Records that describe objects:

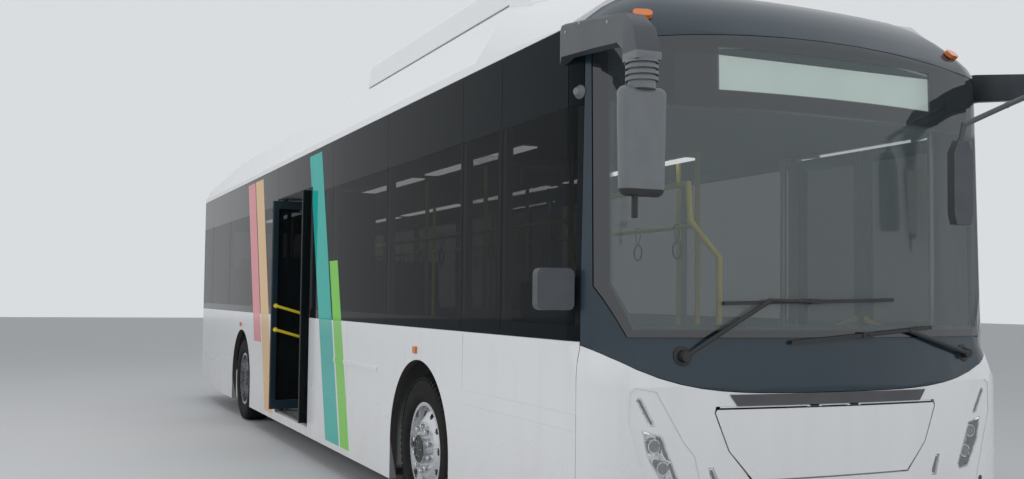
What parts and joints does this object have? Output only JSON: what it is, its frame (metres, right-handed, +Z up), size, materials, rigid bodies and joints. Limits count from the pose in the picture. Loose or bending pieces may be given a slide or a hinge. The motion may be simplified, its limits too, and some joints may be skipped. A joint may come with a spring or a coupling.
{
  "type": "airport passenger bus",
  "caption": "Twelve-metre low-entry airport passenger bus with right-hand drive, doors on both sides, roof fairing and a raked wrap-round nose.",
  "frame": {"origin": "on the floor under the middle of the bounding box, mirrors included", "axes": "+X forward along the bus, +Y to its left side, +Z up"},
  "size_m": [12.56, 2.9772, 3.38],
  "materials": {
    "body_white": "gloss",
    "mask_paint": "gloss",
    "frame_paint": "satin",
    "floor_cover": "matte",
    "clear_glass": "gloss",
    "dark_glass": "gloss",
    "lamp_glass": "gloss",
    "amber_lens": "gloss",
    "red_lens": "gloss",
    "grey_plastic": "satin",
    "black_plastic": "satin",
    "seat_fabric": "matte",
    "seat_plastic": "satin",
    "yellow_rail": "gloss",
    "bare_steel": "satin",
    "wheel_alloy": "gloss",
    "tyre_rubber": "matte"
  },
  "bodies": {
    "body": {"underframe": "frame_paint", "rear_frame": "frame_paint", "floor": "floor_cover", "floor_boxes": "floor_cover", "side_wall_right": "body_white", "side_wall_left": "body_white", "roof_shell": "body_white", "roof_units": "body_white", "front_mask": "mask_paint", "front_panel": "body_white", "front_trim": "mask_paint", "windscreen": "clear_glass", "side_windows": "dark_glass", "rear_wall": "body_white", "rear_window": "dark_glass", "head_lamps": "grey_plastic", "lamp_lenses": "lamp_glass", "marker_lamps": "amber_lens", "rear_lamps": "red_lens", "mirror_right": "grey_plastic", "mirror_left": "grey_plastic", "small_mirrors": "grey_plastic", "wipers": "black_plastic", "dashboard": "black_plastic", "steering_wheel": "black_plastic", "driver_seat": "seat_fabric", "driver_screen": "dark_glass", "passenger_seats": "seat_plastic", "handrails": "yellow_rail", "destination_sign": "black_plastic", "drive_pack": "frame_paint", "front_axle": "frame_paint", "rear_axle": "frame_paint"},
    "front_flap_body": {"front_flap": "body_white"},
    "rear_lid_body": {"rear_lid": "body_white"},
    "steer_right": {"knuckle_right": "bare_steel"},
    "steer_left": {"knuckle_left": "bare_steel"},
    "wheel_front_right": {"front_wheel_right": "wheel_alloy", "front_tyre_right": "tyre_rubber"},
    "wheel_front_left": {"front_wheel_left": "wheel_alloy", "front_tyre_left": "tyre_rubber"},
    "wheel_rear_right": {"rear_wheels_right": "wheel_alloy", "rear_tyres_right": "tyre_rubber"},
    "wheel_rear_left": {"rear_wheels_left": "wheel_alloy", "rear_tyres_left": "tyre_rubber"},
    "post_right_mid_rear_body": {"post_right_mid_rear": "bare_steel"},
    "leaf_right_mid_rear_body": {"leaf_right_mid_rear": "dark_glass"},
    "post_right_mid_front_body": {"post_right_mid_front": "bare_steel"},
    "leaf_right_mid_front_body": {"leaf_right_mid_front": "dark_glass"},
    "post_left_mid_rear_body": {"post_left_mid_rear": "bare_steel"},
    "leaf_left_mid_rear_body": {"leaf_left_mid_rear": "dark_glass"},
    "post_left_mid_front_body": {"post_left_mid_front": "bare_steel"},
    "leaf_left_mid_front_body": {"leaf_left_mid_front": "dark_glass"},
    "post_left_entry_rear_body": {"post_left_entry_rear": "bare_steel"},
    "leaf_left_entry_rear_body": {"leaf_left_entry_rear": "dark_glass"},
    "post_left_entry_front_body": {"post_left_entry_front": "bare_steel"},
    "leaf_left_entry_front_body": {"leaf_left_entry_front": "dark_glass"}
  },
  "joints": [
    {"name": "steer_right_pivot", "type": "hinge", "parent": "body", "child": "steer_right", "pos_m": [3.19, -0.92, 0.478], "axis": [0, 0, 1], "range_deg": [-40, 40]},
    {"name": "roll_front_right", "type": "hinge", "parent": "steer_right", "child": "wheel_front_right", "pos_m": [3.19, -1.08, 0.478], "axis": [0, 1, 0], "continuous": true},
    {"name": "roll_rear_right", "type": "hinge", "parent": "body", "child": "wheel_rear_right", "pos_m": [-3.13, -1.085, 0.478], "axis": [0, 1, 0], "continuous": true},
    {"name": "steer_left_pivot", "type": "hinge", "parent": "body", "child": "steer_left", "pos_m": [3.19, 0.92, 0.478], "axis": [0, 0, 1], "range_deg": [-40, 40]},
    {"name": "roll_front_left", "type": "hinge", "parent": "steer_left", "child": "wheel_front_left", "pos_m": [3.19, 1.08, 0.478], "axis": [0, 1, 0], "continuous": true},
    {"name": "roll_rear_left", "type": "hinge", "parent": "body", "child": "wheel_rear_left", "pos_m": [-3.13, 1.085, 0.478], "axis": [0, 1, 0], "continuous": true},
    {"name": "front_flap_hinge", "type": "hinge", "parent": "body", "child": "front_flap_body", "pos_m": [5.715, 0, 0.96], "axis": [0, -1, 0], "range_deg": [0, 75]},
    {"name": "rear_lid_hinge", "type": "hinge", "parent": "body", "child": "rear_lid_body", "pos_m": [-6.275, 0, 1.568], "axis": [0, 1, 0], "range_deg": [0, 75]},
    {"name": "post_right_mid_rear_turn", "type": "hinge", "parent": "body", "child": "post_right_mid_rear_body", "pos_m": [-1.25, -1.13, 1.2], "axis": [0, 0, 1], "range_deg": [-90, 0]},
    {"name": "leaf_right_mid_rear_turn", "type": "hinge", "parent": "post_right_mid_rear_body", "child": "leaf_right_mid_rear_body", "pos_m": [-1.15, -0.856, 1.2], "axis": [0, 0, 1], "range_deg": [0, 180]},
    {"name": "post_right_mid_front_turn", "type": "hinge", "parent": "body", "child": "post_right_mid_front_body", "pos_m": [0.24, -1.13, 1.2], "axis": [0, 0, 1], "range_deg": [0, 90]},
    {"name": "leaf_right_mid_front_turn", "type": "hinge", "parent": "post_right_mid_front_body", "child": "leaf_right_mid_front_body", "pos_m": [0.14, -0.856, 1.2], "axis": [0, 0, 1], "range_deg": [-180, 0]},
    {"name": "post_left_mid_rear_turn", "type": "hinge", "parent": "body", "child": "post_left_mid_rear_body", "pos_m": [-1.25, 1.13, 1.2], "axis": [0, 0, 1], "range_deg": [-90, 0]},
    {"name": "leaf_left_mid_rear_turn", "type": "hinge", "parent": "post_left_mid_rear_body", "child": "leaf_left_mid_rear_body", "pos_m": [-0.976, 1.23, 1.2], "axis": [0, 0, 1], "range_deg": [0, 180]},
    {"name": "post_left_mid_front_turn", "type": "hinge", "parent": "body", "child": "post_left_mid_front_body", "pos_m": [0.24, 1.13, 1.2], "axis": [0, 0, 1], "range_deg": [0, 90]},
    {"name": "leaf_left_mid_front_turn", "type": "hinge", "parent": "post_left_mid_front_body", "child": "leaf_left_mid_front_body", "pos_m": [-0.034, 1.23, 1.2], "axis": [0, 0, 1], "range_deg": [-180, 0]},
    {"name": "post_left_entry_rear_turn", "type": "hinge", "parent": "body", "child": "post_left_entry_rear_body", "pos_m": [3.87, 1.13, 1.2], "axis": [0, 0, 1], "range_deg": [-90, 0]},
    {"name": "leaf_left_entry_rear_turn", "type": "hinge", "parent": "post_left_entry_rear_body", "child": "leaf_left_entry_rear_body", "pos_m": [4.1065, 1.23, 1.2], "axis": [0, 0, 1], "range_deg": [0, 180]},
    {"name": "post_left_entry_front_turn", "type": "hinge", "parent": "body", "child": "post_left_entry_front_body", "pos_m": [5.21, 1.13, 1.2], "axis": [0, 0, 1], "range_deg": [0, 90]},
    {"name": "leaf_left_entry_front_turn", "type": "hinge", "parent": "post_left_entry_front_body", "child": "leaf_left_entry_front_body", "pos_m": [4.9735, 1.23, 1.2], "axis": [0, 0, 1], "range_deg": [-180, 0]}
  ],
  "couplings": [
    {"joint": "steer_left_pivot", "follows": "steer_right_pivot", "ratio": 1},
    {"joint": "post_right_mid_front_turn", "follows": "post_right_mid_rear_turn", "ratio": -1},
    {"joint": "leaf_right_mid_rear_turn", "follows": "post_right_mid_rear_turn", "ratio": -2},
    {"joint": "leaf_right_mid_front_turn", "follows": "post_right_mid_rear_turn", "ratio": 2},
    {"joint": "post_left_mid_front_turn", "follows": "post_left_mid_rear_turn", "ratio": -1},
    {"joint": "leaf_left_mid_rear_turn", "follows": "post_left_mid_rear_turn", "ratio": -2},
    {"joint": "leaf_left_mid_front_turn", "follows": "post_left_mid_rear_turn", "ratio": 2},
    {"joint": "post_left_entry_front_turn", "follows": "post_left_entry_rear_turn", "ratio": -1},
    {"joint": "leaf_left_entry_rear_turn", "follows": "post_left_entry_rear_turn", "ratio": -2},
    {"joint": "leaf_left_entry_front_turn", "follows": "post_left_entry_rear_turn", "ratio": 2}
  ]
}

...

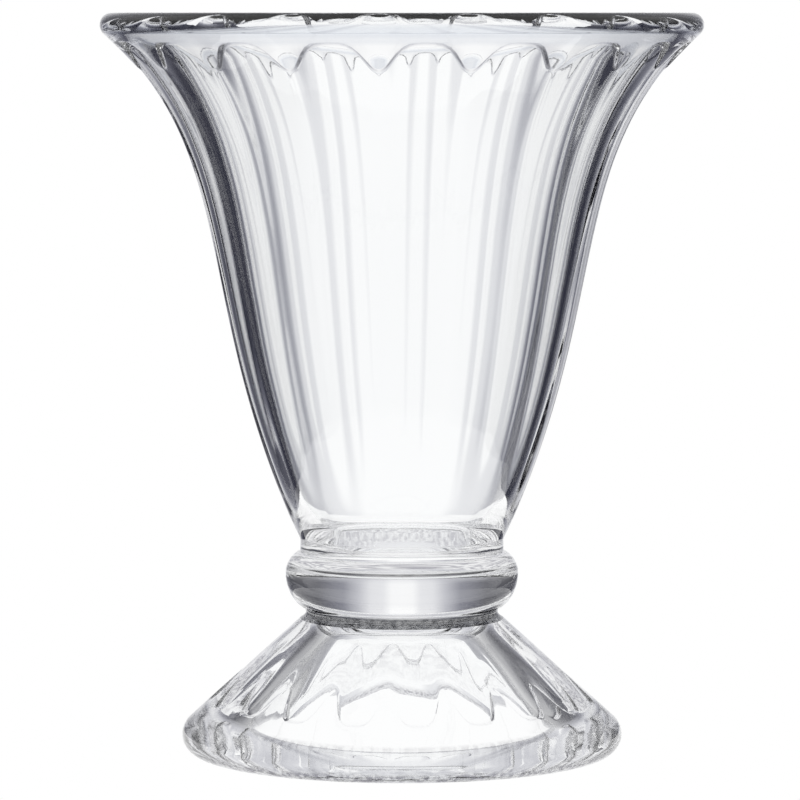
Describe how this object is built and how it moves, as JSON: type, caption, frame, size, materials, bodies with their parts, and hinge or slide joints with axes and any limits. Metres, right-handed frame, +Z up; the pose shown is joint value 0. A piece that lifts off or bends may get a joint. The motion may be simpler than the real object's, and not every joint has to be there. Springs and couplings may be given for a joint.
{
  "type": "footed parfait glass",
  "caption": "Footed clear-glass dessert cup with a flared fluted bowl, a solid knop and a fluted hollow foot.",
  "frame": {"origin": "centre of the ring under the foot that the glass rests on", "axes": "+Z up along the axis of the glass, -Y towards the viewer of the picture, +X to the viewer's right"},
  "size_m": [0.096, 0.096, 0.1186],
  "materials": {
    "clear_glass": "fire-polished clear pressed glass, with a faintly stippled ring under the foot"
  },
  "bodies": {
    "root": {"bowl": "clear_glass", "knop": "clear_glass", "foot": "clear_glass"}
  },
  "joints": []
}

Task requirements | Identify every line above that includes the word "picture", and show those lines.

Solution to the problem |
What parts and joints does this object have? Output only JSON: what it is, its frame (metres, right-handed, +Z up), size, materials, rigid bodies and joints. Limits count from the pose in the picture. Loose or bending pieces may be given a slide or a hinge. The motion may be simplified, its limits too, and some joints may be skipped. A joint may come with a spring or a coupling.
  "frame": {"origin": "centre of the ring under the foot that the glass rests on", "axes": "+Z up along the axis of the glass, -Y towards the viewer of the picture, +X to the viewer's right"},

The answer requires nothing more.